Nick: From day one, impact was never a side goal, it was the operating model. Every product sold funds plastic collection, and transparency is built into our system through our traceability platform. Growing our company means more reusable bottles sold, more plastic avoided, more ocean-bound plastic collected and more lives impacted. These objectives are rarely at odds, which means we don’t need to pick and choose.

What does sustainability mean to you?

Will: True sustainability, to me, is about giving more than you take. It’s about ensuring that our generation enables future generations to have access to the same resources as we did. In more practical terms this means companies need to start adopting net positive business models – reducing any negative externalities they’re creating in the world like carbon emissions and pollution, while maximising the positive environmental and social impact they make through their supply chain or in supporting regenerative projects.

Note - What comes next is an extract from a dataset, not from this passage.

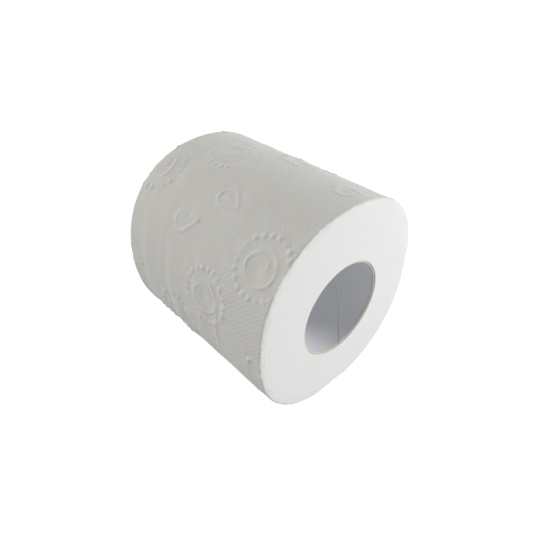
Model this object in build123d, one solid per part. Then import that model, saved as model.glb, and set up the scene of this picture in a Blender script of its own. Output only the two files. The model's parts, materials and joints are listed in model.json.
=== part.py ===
from build123d import *
from math import cos, radians, sin
import os

# A small household toilet roll lying on its side, axis along Y, resting on a pressed flat.
# Two pieces: the wound tissue, and the cardboard tube that it is wound on.
# Millimetres, +Z up. The origin is on the surface it rests on, below the middle of the roll.

# The wound tissue. Its section is a circle that packing has pressed a little out of round.
mean_radius = 49.0         # of the section, before it was pressed
oval_depth = 1.2           # how far the top and bottom stand out, and the two sides sink in
square_depth = 0.8         # how far the four shoulders stand out, and the stretches between sink in
roll_width = 95.0          # along the axis: the width of one sheet
flat_depth = 1.0           # how far its own weight presses the lowest stretch flat
flat_blend_radius = 25.0   # where the flat turns up into the round section
rim_radius = 0.8           # the soft outer edge of each end
outline_step = 15          # degrees between the points that the section's curve passes through

# The cardboard tube. The tissue is wound straight onto it, so both share this radius.
core_outer_radius = 23.0
core_wall = 1.0
core_drop = 0.6            # the tube hangs this far below the middle of the section
core_setback = 0.4         # the tissue stands this far proud of the tube at each end


def section_radius(angle):
    """Distance from the middle of the section to its outline. 0 is +X and 90 is up."""
    oval = oval_depth * cos(radians(2 * angle))
    square = square_depth * cos(radians(4 * angle))
    return mean_radius - oval - square


resting_height = section_radius(270) - flat_depth    # of the section's middle above the surface
core_height = resting_height - core_drop             # of the tube's axis above the surface
core_inner_radius = core_outer_radius - core_wall
core_length = roll_width - 2 * core_setback


def end_plane(length):
    """The upright plane at the far end of a piece of this length, centred on the origin."""
    return Plane.XZ.offset(-length / 2)


def pressed_section():
    """The tissue's outline, with the flat that it rests on, in local X and height."""
    points = []
    for angle in range(0, 360, outline_step):
        reach = section_radius(angle)
        points.append((reach * cos(radians(angle)), resting_height + reach * sin(radians(angle))))
    outline = make_face(Spline(*points, periodic=True))
    below_surface = Pos(0, -mean_radius) * Rectangle(4 * mean_radius, 2 * mean_radius)
    pressed = outline - below_surface
    flat_ends = pressed.vertices().sort_by(Axis.Y)[:2]
    return fillet(flat_ends, flat_blend_radius)


def make_tissue_roll():
    """All the turns as one solid, with the hole that the tube fills."""
    section = pressed_section() - Pos(0, core_height) * Circle(core_outer_radius)
    roll = extrude(end_plane(roll_width) * section, roll_width)
    rims = []
    for end_face in (roll.faces().sort_by(Axis.Y)[0], roll.faces().sort_by(Axis.Y)[-1]):
        rims += end_face.outer_wire().edges()
    return fillet(rims, rim_radius)


def make_core_tube():
    """The spirally glued tube, one stiff piece of cardboard."""
    ring = Circle(core_outer_radius) - Circle(core_inner_radius)
    return extrude(end_plane(core_length) * Pos(0, core_height) * ring, core_length)


pieces = {
    "tissue_roll": make_tissue_roll(),
    "core_tube": make_core_tube(),
}

os.makedirs("parts", exist_ok=True)
for name, piece in pieces.items():
    export_step(piece, f"parts/{name}.step")
    size = piece.bounding_box().size
    print(f"{name}: {size.X:.2f} x {size.Y:.2f} x {size.Z:.2f} mm, {piece.volume / 1000:.1f} cm3")

resting_face = pieces["tissue_roll"].faces().sort_by(Axis.Z)[0]
print(f"flat it rests on: {resting_face.bounding_box().size.X:.1f} mm wide, tube axis {core_height:.2f} mm up")
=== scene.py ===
# %% [markdown]
# # A toilet roll lying on its side
# A toilet roll is one long web of soft tissue, wound on a cardboard tube. The web leaves the embossing
# rollers with raised ornaments and a fine all-over waffle, is wound up tight, and is sawn to length.
# This notebook builds the looks of such a roll round a fixed frame that holds its true sizes.
# The frame comes first, because the sizes below are read from it or built round it.

# %% Load the frame
import json
import math

import bpy
import numpy as np
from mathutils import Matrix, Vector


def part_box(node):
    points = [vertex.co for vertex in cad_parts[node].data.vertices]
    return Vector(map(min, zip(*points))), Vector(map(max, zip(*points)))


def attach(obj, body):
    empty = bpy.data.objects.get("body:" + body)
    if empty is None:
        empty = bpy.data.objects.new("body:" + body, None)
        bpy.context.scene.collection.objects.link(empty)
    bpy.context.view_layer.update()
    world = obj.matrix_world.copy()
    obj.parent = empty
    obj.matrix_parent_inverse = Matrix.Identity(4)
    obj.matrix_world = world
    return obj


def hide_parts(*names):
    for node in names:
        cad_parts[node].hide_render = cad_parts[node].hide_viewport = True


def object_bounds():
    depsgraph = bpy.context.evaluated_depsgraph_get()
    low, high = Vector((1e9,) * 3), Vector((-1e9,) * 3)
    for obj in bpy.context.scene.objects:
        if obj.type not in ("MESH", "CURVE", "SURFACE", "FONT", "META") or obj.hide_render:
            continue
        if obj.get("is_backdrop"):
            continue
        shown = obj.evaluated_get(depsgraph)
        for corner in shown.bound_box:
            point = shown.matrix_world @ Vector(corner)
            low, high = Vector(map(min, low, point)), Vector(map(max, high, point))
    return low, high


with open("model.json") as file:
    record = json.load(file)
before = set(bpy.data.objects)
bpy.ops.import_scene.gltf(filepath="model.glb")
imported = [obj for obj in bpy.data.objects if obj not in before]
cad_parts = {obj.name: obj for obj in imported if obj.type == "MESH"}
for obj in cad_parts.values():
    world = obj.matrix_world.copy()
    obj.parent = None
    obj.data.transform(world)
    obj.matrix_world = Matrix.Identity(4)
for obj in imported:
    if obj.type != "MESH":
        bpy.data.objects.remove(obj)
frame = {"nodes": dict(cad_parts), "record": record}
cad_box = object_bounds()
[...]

Nick: It’s about durability and design. We don’t want to add more things to the world – we want to create fewer, better things that last, while driving systemic change in how we deal with waste. We’re still improving here and continuously innovating to make our products even more durable and sustainable.

What is the best piece of advice you’ve been given?

Will: “Don’t wait until you’re ready.” If we had, Ocean Bottle might not exist today. Sometimes you just have to start and get cracking, even if you’re learning on the go.

Nick: “Clarity over complexity.” In impact work, the problems are huge and messy, but if you can communicate a simple, credible and tangible solution, people tend to get behind it.

What is the worst piece of advice you’ve been given?

Will: That purpose and profit can’t coexist. It’s outdated thinking, and it ignores the opportunity we have to redefine business. Purpose isn’t niche anymore, it’s expected.

What has been the biggest challenge you’ve encountered so far in launching and leading Ocean Bottle?

Will: Keeping the faith. The scale of the plastic crisis is overwhelming, and there are days our progress feels like a drop in the ocean when looking at the problem. But then I see what our small team and community has achieved and it puts it all into perspective and gives me hope.

Nick: Balancing speed with integrity. There’s always pressure to move fast, especially as we’ve grown globally. But for us, it’s important to not compromise trust and transparency.

What’s your advice for maintaining a healthy working relationship with a business partner?

Nick: Shared values are everything. If your foundation is aligned, disagreements become productive rather than divisive. Making sure you have proper founder time and doing some trips away is a great way of looking after your relationship and ensuring that you’re enjoying the journey together through the tough stuff.

Will: Respect the differences. While we share many things in common – from our passion for the ocean to our love of a good party – Nick is measured and I’m more impulsive. We’ve learned to see that as complementary rather than conflicting. Ensuring that you try to see things from your business partner’s perspective helps create openness and understanding.

How do you nurture a thoughtful working environment for your team?

Will: Culture is everything. We try to create a space where people can bring their full selves – not just their job titles. Our culture is about energy, honesty, and getting stuck into the mission!

Nick: We prioritise transparency and purpose. Everyone at Ocean Bottle knows the impact they’re creating – and that clarity builds motivation and trust. We also recognise that we have big and ambitious goals that require dedication as a team. One of our principles is to give a shit and go all-in on the mission.

What is your ultimate goal for Ocean Bottle?

Will: A future where the next generation doesn’t inherit oceans filled with plastic. Where refill and reuse are the norm, and people feel connected to the choices they make every day. If Ocean Bottle can inspire that cultural shift, then we’ve done our job.

Nick: To stop 7 billion plastic bottles from entering the ocean is our immediate target, but the bigger picture is building a legacy for future generations. Our mission is to protect the ocean, because when we protect the ocean, we protect everything. The ultimate goal is a cleaner, healthier planet that can support the born and the unborn.